Of course, there’ve been times when I’ve been forced to wonder what kind of dolt would craft a trail that cuts along a knife’s edge overhanging a cliff of Indiana Jones-like proportions? And I wouldn’t be human if I didn’t think about what would happen if I slipped. Like, what would Molly do? Would she attempt a Lassie-like rescue? Probably not—though that’s probably more to do with my own laziness with regards to her training than her own moral failure. More likely, she’d end up being immortalized in a future CSI episode about the dog who survived for a week in the wild by dining on the dead flesh of her clumsy master. But still and all, before I hoist myself onto some sort of higher moral ground, I have to ask myself what I’d do if the tables were turned. The fact that she’s only a mid-sized dog, and I’d only get a few good meals out of her plays little my belief that if dear old Molly met her mortal end on one of our hikes together, I’d surely hike out of the woods tell everyone that, while I fought heroically when we were attacked by wolverines, losses were incurred.

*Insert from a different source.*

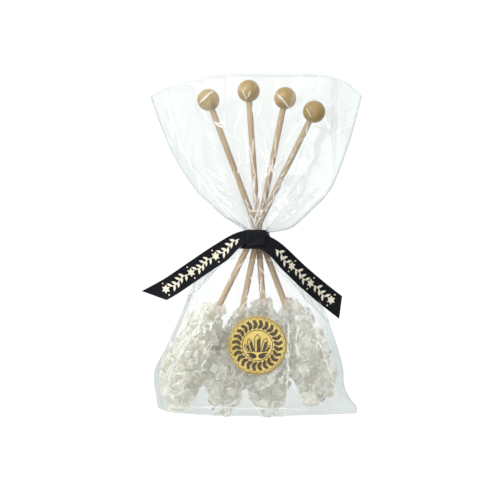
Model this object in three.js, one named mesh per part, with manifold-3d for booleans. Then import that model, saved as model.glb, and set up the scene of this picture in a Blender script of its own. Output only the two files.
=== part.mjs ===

But back to the point, or what there is of one, almost always these deviations from the mainstream lead to a dead end, in which case logic dictates I oughta double back until I find a more established path. Of course, if we always followed such sage and safe advice, today there’d be no Northwest Passage to the Indies, would there? Instead, when I hit a dead end, particularly if the walk has been an interesting one, I like to carry it on just a little bit further, extend the trail as far as my limited talents as a hiker will allow me, and hope that others who happen upon the few meager bent twigs that mark my passage here will do the same.